At that point there was 40 lbs less of me in the current picture! I dunno, it's just devastating to work so hard and for people to not notice at all. I look at these pics here and I see a difference.
I guess in the end that is all that matters. Who I see when I look in the mirror. I'm sick of waking up and feeling great about how I look until I see a 1-2 lb upwards fluctuation on the scale and then letting that destroy my day. I know I am on plan. I know it's a normal fluctuation.
I know that I've lost 42 lbs, whether people tell me that they can see it or not. I know that is fat not just in unflattering areas that show, but fat surrounding my liver and intestines and it's shrinking and giving them a little room to just be.
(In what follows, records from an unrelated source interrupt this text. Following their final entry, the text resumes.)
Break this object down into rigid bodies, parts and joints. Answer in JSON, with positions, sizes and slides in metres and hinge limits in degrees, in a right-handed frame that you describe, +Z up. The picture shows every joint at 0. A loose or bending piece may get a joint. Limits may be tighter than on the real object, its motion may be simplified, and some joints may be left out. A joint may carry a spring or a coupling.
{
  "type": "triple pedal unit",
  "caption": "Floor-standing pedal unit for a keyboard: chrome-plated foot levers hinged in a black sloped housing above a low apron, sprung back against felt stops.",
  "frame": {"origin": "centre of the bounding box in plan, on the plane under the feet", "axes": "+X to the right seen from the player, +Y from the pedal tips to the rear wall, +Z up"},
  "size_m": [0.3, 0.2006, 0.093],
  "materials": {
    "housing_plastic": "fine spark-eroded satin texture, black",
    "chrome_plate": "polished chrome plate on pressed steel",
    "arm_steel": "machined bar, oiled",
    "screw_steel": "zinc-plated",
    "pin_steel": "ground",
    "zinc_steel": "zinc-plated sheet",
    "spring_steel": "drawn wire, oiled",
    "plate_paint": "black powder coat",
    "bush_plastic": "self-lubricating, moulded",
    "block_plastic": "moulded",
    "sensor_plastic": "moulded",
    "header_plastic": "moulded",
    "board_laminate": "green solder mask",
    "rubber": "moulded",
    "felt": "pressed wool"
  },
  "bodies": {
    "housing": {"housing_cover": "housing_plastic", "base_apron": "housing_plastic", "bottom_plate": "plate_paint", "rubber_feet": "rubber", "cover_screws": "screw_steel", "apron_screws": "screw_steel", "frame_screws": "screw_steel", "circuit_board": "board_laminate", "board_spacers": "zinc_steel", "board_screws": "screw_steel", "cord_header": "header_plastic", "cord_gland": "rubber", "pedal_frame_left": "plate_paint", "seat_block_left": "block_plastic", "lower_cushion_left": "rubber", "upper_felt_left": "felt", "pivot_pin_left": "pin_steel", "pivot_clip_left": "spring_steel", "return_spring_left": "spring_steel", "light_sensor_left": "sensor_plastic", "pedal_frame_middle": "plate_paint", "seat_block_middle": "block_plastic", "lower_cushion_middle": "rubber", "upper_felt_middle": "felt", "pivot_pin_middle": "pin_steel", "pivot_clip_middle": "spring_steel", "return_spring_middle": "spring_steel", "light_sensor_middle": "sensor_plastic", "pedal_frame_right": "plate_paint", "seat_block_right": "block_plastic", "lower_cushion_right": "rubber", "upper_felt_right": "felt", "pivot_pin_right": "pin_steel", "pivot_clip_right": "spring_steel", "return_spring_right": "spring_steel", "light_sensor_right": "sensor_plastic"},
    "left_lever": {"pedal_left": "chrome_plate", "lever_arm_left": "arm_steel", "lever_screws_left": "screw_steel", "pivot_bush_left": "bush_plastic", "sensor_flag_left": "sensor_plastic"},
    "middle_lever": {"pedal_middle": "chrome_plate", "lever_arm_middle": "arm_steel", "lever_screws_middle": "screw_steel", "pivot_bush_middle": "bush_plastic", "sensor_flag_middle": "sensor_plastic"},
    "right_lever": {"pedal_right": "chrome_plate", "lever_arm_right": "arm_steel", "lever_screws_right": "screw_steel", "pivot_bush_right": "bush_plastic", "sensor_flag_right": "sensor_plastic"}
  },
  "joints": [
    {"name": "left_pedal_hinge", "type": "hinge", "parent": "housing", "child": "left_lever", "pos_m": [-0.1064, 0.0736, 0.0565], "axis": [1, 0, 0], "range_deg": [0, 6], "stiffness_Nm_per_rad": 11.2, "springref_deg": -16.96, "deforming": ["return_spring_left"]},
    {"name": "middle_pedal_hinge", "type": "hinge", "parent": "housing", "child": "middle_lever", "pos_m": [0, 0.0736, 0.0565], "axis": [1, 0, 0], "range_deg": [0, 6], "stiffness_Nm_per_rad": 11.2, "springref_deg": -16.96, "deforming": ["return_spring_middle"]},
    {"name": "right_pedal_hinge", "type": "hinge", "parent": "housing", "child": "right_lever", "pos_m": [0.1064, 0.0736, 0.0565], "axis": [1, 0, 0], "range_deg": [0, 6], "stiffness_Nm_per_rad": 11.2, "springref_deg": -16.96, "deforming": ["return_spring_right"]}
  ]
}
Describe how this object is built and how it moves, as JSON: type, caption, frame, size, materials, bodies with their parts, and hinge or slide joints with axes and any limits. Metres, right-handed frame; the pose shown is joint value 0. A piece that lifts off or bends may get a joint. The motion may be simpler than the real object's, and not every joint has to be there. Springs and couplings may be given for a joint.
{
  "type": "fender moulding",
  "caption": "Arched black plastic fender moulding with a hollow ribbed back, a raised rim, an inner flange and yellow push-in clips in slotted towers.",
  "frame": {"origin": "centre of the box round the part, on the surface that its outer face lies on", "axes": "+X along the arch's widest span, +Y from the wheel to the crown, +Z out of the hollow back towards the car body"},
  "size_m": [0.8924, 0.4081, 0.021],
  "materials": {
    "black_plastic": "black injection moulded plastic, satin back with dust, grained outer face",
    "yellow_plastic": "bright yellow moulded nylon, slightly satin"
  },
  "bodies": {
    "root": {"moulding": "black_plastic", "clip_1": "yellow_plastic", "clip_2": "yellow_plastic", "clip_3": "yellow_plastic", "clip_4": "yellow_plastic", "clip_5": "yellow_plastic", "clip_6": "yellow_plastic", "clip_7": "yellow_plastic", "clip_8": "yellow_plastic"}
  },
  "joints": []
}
This is no doubt what my insides look like (left), and what I hope they look like someday (right):
The girl in that picture from 2008, she is every bit as me as I am today. She had a bad hairstyle, fine. Ha. Honestly, I'm happier now though - now that my hair is grown out a bit, wouldn't you be too? ;)
Have people started to notice your loss? Does it matter to you at all?
I am trying to not let it matter to me, but the rush of a nice compliment is hard to forget ;)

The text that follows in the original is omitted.